Probiotics are one of the hottest items in the health industry right now. They are featured in supplements, drinks, yogurts, and a host of other products as a way to promote better “gut health” in people. However, a new study shows humans may not be the only “beings” that can benefit from these micro-organisms. A study conducted by Western University and Lawson Health Research scientists shows that probiotics could benefit our pollinators as well.
Fighting Off American Foulbrood
American Foulbrood (AF) has been a problem in hives for many years, but it has taken a back seat to some of the other problems bees are facing right now, such as the Varroa mite. AF is caused by the bacteria P. larvae, and generally caused the death of the bees in the hive. Gregor Reid, Ph.D., believes bees can be treated much the same way as humans with probiotics. He stated, “Probiotics aren’t just for humans. Our idea was that if you could use beneficial microbes to stimulate the immune response or attack the pathogens that are infecting the hives, then maybe we can help save the bees.”
Just like humans, bees are susceptible to massive outbreaks that can take out an entire community. Graham Thompson, Ph.D., Associate Professor in the Faculty of Science at Western University, stated, “Bee colonies are really interesting little microcosms of biology. There are lots of individuals bees, but they are all genetically related and they are living in a close confined space. They are all very susceptible to contagious disease and they are demographically disposed to outbreaks.”
The study had rather remarkable results, with a 99 percent reduction in the pathogen load. Brendan Daisley, a Ph.D. candidate working on the study, stated, “The results from our study demonstrated that probiotic supplementation could increase the expression of a gene called Defensin-1 — a key antimicrobial peptide shown to play a pivotal role in honey bee defense against P. larvae infection. Alongside these findings, we also observed an increase in pathogen clearance and overall survival of honey bee larvae.”
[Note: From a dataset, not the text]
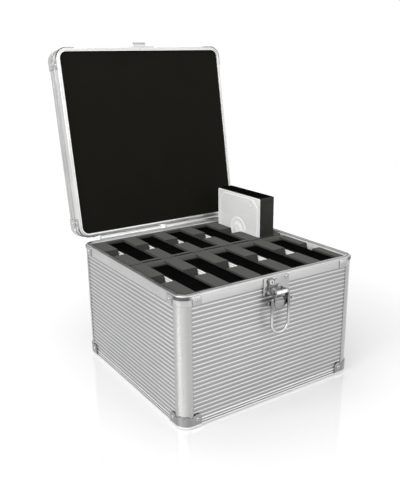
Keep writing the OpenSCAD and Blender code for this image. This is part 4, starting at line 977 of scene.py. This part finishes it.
def handle():
    """The folding handle: two saddles on the lid, a bent steel bow and a grip with collars."""
    foot = plate(box_outline(18, 34, 3), 0, 2, 0.5)
    hump = plate(rounded([(4.85, 0), (4.85, 13.35), (-4.85, 13.35), (-4.85, 0)],
                         [0.05, 4.8, 4.8, 0.05], 9), -4.5, 4.5, 0.5)
    rim = turned([(3.2, 4.3), (4.3, 4.3), (4.3, 4.7), (3.9, 4.9), (3.2, 4.9), (3.2, 4.3)], 32)
    shapes = []
    for x in (-SADDLE_X, SADDLE_X):
        spot, pivot = (x, HANDLE_Y, LID_Z + LID_H), (x, HANDLE_Y, LID_Z + LID_H + 8.5)
        shapes += [placed(foot, spot), placed(hump, spot, OUT_OF_RIGHT)]
        shapes += [placed(rim, pivot, rotation("Z", side) @ OUT_OF_RIGHT) for side in (0, 180)]
    lid_piece("handle_saddles", shapes, [LATCH_STEEL], ["handle_brackets"], "handle_steel")
    # reach is half of the bow's straight, which starts 0.3 mm clear of the saddles
    reach = SADDLE_X - 4.5 - 18 - 0.3
    half = np.concatenate([[(64.4, 0), (60, 0)], arc((reach + 18, 9), 9, -90, -180, 9),
                           arc((reach, 21), 9, 0, 90, 9)])
    line = lifted(np.concatenate([half, half[::-1] * [-1, 1]]), [0])[0]
    piece("handle_steel_bow", "handle", rod(line, 3.0, 20), [HANDLE_STEEL], ["handle_bow"],
          "handle_steel", hang_handle)
    z = np.linspace(-31, 31, 125)
    wave = 6.75 - 0.55 * smooth_step((np.cos(2 * np.pi * z / 6.2) - 0.35) / 0.5)
    collar = [(7.1, -31.4), (7.5, -31.9), (7.6, -32.6), (7.6, -35.0), (7.3, -35.7), (6.8, -36.0),
              (3.0, -36.0)]
    profile = collar[::-1] + list(zip(wave, z)) + [(r, -v) for r, v in collar] + collar[-1:]
    grip = placed(turned(profile, 36), (0, 30, 0), OUT_OF_RIGHT)
    piece("handle_ribbed_grip", "handle", grip, [GRIP_PLASTIC], ["handle_grip"], "handle_grip",
          hang_handle)


# ---- the latch ----


def latch():
    """The latch on the body: its base plate with ears, the lever's pin and the lock."""
    base = placed(plate(box_outline(38, 21.5, 2), 0, LATCH_T, 0.4),
                  (LATCH_X, FRONT, BODY_H - 12.35), OUT_OF_FRONT)
    ear = rounded([(8.4, -3), (8.4, 3), (-3, 3), (-3, -3)], [0.05, 0.05, 2.95, 2.95], 6)
    ears = [placed(plate(ear, 0, LEVER_T, 0.25), (LATCH_X + x, LEVER_Y, LEVER_Z), OUT_OF_RIGHT)
            for x in (-8.8, 7.6)]
    piece("latch_base", "case_body", [base, *ears], [LATCH_STEEL], ["latch_plate"], "latch")
    pin = turned([(0, 0), (1.0, 0), (1.25, 0.25), (1.25, 20.35), (1.0, 20.6), (0, 20.6)], 20)
    sleeve = turned([(0, 2.8), (2.2, 2.8), (2.4, 3.0), (2.4, 17.6), (2.2, 17.8), (0, 17.8)], 24)
    pin_at = (LATCH_X - LEVER_HALF, LEVER_Y, LEVER_Z)
    piece("latch_lever_pin", "case_body", [placed(s, pin_at, OUT_OF_RIGHT) for s in (pin, sleeve)],
          [PIN_CHROME], ["latch_pin"], "latch")
    lock_at = (LATCH_X - 9.5, FRONT - LATCH_T, BODY_H - 6.4)
    ring = turned([(3.55, 0), (4.5, 0), (4.5, 2.7), (4.35, 3.1), (4.0, 3.4), (3.7, 3.35),
                   (3.55, 3.1)], closed=True)
    skirt = np.concatenate([[(-3.7, 0.0)], arc((0, -4.9), 3.7, 180, 360, 16), [(3.7, 0.0)]])
    skirt = plate(skirt, 0, 2.6, 0.3, 0.9)
    piece("lock_bump", "case_body", [placed(s, lock_at, OUT_OF_FRONT) for s in (ring, skirt)],
          [LOCK_METAL], ["lock_housing"], "latch")
    plug = turned([(0, 0), (3.5, 0), (3.5, 3.1), (3.3, 3.3), (1.2, 3.36), (0, 3.36)])
    key = plate(box_outline(1.0, 4.4, 0.3, 2), 2.2, 3.39, 0.05, finish=1)
    piece("lock_cylinder", "lock", [placed(s, lock_at, OUT_OF_FRONT) for s in (plug, key)],
          [LATCH_CHROME, CHIP_BLACK], ["lock_plug"], "latch")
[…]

This is a rather incredible finding and one that should help eliminate a problem within the beekeeping community that is not getting as much press but can be just as deadly as the other problems bees are facing right now. Dr. Thompson added, “Long term we hope to add a viable, practical and available treatment alternative to chemicals and antibiotics that beekeepers can readily adopt [sic] into their bee-keeping habits to help prevent colony collapse.”